==== Material for this task ====

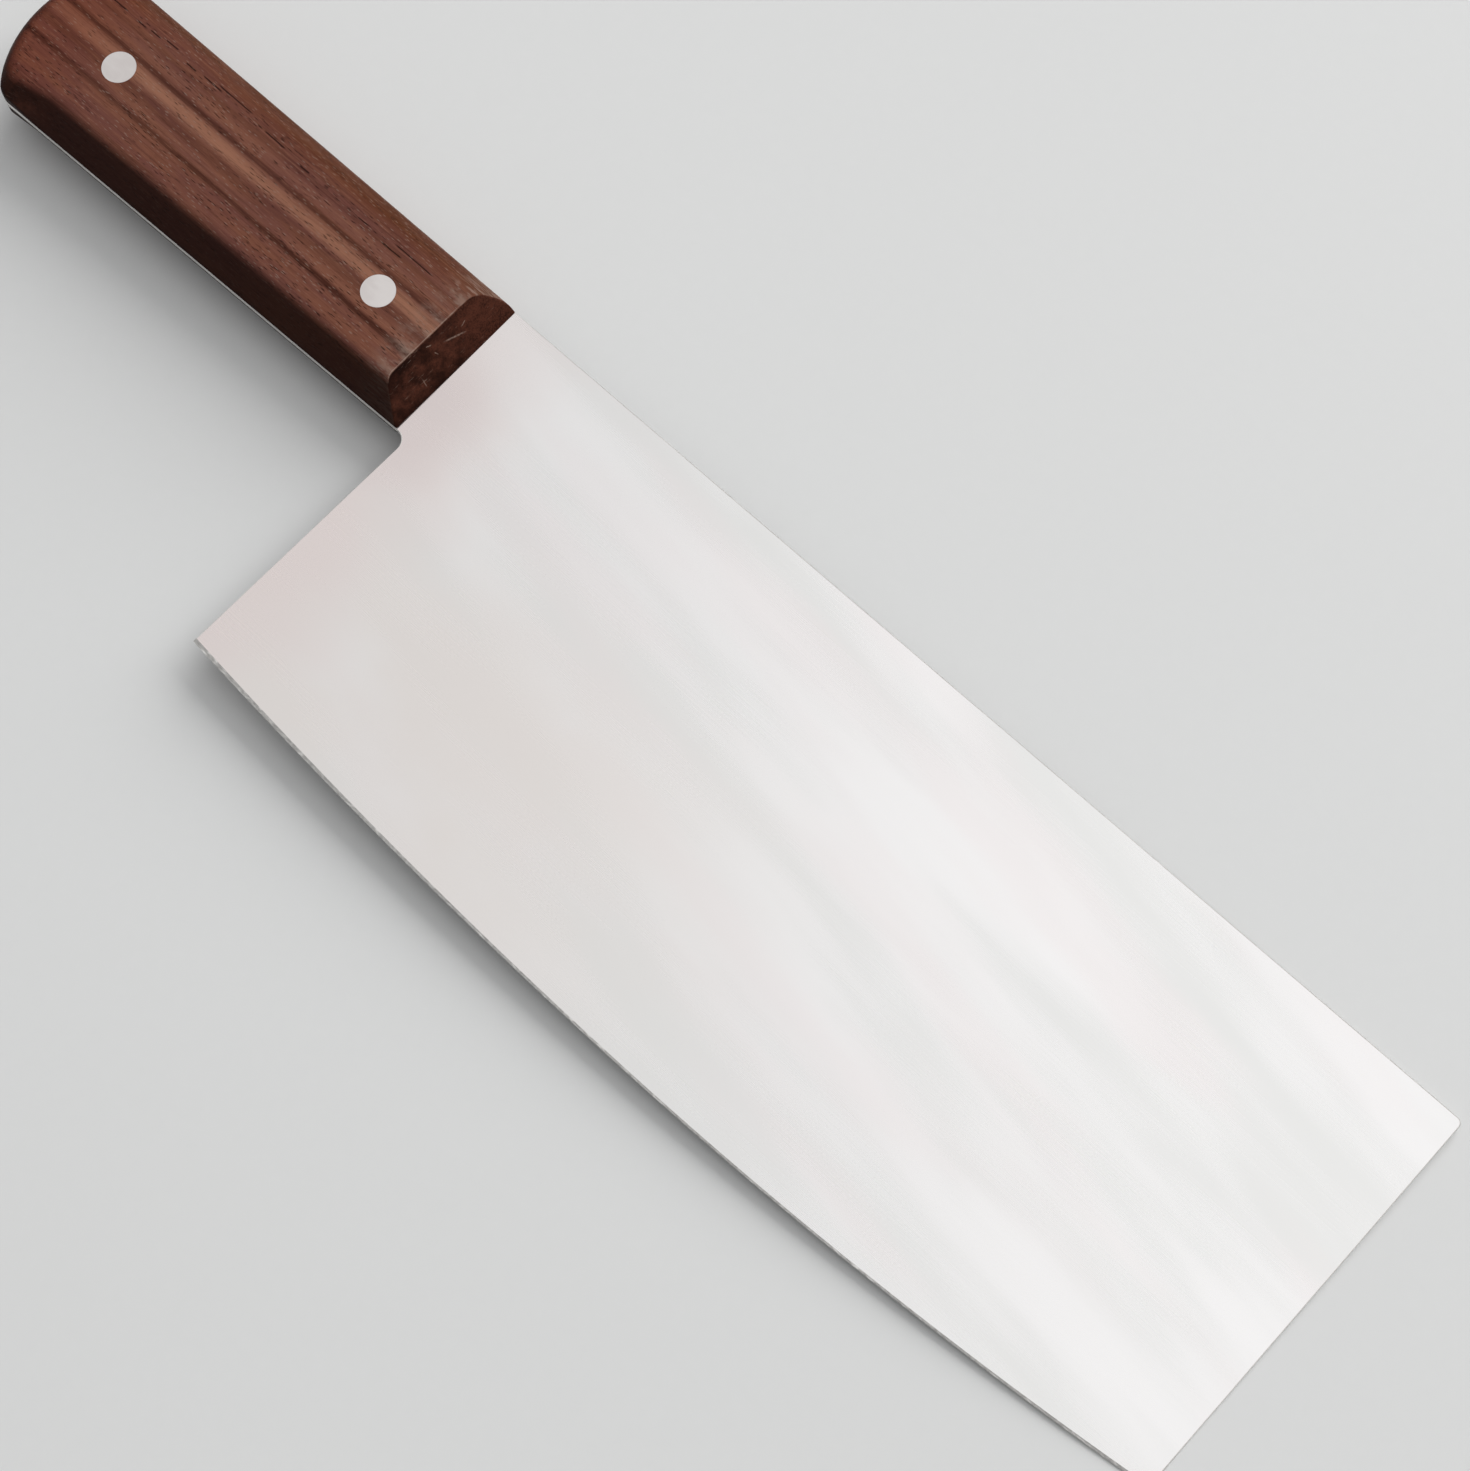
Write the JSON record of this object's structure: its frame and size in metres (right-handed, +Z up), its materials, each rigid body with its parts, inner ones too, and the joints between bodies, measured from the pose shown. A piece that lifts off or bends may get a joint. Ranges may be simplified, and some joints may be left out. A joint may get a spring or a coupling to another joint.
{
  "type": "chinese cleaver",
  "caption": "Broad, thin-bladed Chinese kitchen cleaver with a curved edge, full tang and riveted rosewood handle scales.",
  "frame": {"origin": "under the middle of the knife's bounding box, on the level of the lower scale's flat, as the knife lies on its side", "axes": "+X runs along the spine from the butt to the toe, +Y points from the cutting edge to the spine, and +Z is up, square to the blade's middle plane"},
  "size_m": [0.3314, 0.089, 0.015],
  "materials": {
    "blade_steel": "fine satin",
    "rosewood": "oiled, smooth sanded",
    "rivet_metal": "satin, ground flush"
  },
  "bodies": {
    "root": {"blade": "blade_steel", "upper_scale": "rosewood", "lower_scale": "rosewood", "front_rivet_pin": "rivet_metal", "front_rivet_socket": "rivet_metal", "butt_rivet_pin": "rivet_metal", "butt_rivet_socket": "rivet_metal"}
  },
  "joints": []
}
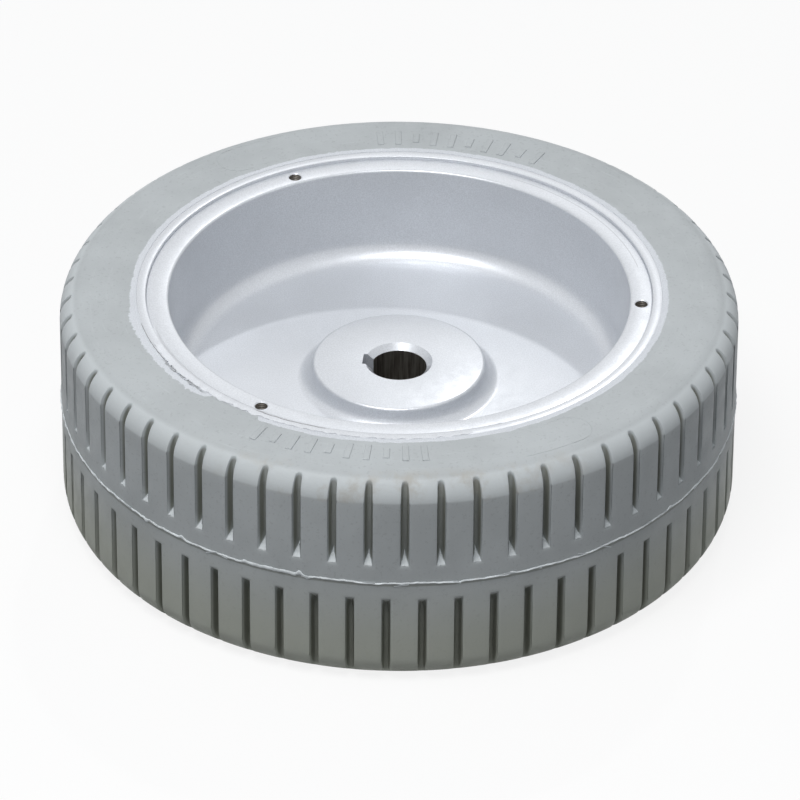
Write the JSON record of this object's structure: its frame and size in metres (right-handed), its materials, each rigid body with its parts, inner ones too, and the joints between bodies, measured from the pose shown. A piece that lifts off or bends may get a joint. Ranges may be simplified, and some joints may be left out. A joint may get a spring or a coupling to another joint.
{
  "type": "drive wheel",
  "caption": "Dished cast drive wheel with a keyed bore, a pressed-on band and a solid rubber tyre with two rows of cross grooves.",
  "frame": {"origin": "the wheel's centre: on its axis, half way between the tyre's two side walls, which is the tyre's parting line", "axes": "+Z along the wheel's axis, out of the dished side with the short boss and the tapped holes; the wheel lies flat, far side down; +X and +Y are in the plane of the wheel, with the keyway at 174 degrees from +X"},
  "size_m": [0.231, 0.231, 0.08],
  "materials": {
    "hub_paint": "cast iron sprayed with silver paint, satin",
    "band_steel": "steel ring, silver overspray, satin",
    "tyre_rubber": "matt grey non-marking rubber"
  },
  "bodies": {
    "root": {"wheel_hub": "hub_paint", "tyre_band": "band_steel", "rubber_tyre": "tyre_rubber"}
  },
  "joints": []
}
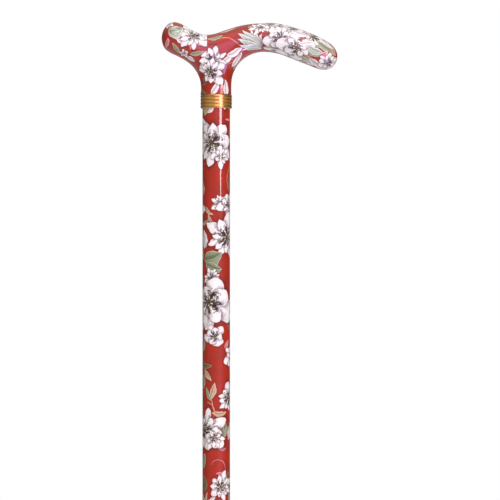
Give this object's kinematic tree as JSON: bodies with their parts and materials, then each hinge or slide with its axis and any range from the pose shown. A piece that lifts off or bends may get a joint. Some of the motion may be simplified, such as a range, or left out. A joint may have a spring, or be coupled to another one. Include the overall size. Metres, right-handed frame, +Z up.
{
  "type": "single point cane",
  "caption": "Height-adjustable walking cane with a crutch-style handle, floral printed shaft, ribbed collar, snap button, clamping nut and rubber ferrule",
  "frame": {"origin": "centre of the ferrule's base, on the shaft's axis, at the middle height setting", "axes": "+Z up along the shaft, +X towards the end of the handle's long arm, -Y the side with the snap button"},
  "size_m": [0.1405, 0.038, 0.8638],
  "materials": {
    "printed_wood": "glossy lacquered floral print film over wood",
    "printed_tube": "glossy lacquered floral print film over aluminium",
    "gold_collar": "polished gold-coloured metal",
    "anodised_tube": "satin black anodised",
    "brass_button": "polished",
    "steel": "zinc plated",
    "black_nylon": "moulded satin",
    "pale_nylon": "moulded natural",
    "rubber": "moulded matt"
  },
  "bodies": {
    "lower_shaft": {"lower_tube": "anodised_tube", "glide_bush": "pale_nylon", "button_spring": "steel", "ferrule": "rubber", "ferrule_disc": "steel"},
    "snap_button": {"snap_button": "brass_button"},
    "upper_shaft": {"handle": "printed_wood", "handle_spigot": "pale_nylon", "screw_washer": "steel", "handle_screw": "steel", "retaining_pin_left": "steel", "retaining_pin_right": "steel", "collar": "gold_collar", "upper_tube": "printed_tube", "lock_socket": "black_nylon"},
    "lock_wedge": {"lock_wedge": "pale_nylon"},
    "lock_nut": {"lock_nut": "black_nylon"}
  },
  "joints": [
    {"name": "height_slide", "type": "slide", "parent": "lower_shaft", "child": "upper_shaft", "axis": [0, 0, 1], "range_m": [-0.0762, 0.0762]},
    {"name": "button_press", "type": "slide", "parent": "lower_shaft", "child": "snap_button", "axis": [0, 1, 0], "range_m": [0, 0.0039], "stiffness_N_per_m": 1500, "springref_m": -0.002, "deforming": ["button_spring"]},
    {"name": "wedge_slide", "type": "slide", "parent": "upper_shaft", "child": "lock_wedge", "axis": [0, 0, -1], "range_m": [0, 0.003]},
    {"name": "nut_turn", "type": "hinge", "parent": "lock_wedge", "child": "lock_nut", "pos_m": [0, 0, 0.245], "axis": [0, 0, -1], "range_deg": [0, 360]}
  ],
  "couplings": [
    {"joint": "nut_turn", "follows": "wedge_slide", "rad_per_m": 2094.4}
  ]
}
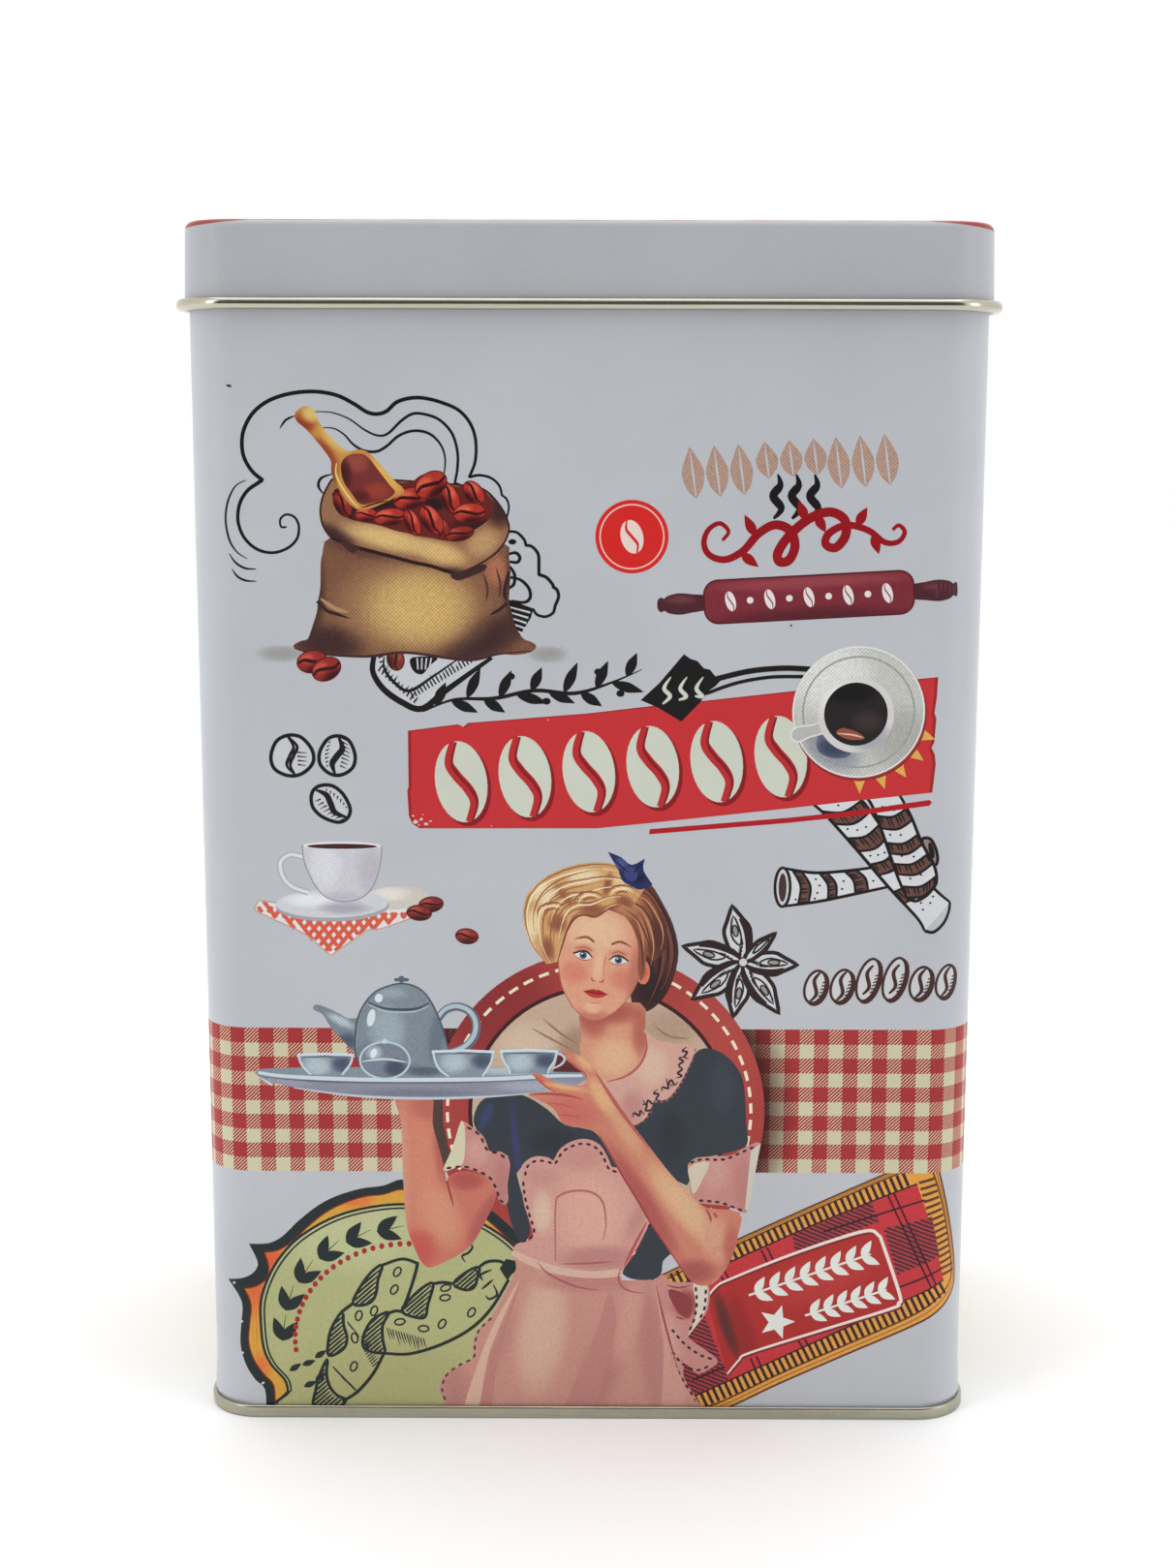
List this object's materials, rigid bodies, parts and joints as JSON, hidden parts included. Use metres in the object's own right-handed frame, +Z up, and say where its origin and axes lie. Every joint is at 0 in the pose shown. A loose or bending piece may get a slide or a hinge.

====

### What is required
Send back the data above word for word, with the pictures left out.

### Answer to the exercise
Write the JSON record of this object's structure: its frame and size in metres (right-handed, +Z up), its materials, each rigid body with its parts, inner ones too, and the joints between bodies, measured from the pose shown. A piece that lifts off or bends may get a joint. Ranges may be simplified, and some joints may be left out. A joint may get a spring or a coupling to another joint.
{
  "type": "chinese cleaver",
  "caption": "Broad, thin-bladed Chinese kitchen cleaver with a curved edge, full tang and riveted rosewood handle scales.",
  "frame": {"origin": "under the middle of the knife's bounding box, on the level of the lower scale's flat, as the knife lies on its side", "axes": "+X runs along the spine from the butt to the toe, +Y points from the cutting edge to the spine, and +Z is up, square to the blade's middle plane"},
  "size_m": [0.3314, 0.089, 0.015],
  "materials": {
    "blade_steel": "fine satin",
    "rosewood": "oiled, smooth sanded",
    "rivet_metal": "satin, ground flush"
  },
  "bodies": {
    "root": {"blade": "blade_steel", "upper_scale": "rosewood", "lower_scale": "rosewood", "front_rivet_pin": "rivet_metal", "front_rivet_socket": "rivet_metal", "butt_rivet_pin": "rivet_metal", "butt_rivet_socket": "rivet_metal"}
  },
  "joints": []
}
Write the JSON record of this object's structure: its frame and size in metres (right-handed), its materials, each rigid body with its parts, inner ones too, and the joints between bodies, measured from the pose shown. A piece that lifts off or bends may get a joint. Ranges may be simplified, and some joints may be left out. A joint may get a spring or a coupling to another joint.
{
  "type": "drive wheel",
  "caption": "Dished cast drive wheel with a keyed bore, a pressed-on band and a solid rubber tyre with two rows of cross grooves.",
  "frame": {"origin": "the wheel's centre: on its axis, half way between the tyre's two side walls, which is the tyre's parting line", "axes": "+Z along the wheel's axis, out of the dished side with the short boss and the tapped holes; the wheel lies flat, far side down; +X and +Y are in the plane of the wheel, with the keyway at 174 degrees from +X"},
  "size_m": [0.231, 0.231, 0.08],
  "materials": {
    "hub_paint": "cast iron sprayed with silver paint, satin",
    "band_steel": "steel ring, silver overspray, satin",
    "tyre_rubber": "matt grey non-marking rubber"
  },
  "bodies": {
    "root": {"wheel_hub": "hub_paint", "tyre_band": "band_steel", "rubber_tyre": "tyre_rubber"}
  },
  "joints": []
}
Give this object's kinematic tree as JSON: bodies with their parts and materials, then each hinge or slide with its axis and any range from the pose shown. A piece that lifts off or bends may get a joint. Some of the motion may be simplified, such as a range, or left out. A joint may have a spring, or be coupled to another one. Include the overall size. Metres, right-handed frame, +Z up.
{
  "type": "single point cane",
  "caption": "Height-adjustable walking cane with a crutch-style handle, floral printed shaft, ribbed collar, snap button, clamping nut and rubber ferrule",
  "frame": {"origin": "centre of the ferrule's base, on the shaft's axis, at the middle height setting", "axes": "+Z up along the shaft, +X towards the end of the handle's long arm, -Y the side with the snap button"},
  "size_m": [0.1405, 0.038, 0.8638],
  "materials": {
    "printed_wood": "glossy lacquered floral print film over wood",
    "printed_tube": "glossy lacquered floral print film over aluminium",
    "gold_collar": "polished gold-coloured metal",
    "anodised_tube": "satin black anodised",
    "brass_button": "polished",
    "steel": "zinc plated",
    "black_nylon": "moulded satin",
    "pale_nylon": "moulded natural",
    "rubber": "moulded matt"
  },
  "bodies": {
    "lower_shaft": {"lower_tube": "anodised_tube", "glide_bush": "pale_nylon", "button_spring": "steel", "ferrule": "rubber", "ferrule_disc": "steel"},
    "snap_button": {"snap_button": "brass_button"},
    "upper_shaft": {"handle": "printed_wood", "handle_spigot": "pale_nylon", "screw_washer": "steel", "handle_screw": "steel", "retaining_pin_left": "steel", "retaining_pin_right": "steel", "collar": "gold_collar", "upper_tube": "printed_tube", "lock_socket": "black_nylon"},
    "lock_wedge": {"lock_wedge": "pale_nylon"},
    "lock_nut": {"lock_nut": "black_nylon"}
  },
  "joints": [
    {"name": "height_slide", "type": "slide", "parent": "lower_shaft", "child": "upper_shaft", "axis": [0, 0, 1], "range_m": [-0.0762, 0.0762]},
    {"name": "button_press", "type": "slide", "parent": "lower_shaft", "child": "snap_button", "axis": [0, 1, 0], "range_m": [0, 0.0039], "stiffness_N_per_m": 1500, "springref_m": -0.002, "deforming": ["button_spring"]},
    {"name": "wedge_slide", "type": "slide", "parent": "upper_shaft", "child": "lock_wedge", "axis": [0, 0, -1], "range_m": [0, 0.003]},
    {"name": "nut_turn", "type": "hinge", "parent": "lock_wedge", "child": "lock_nut", "pos_m": [0, 0, 0.245], "axis": [0, 0, -1], "range_deg": [0, 360]}
  ],
  "couplings": [
    {"joint": "nut_turn", "follows": "wedge_slide", "rad_per_m": 2094.4}
  ]
}
List this object's materials, rigid bodies, parts and joints as JSON, hidden parts included. Use metres in the object's own right-handed frame, +Z up, and say where its origin and axes lie. Every joint is at 0 in the pose shown. A loose or bending piece may get a slide or a hinge.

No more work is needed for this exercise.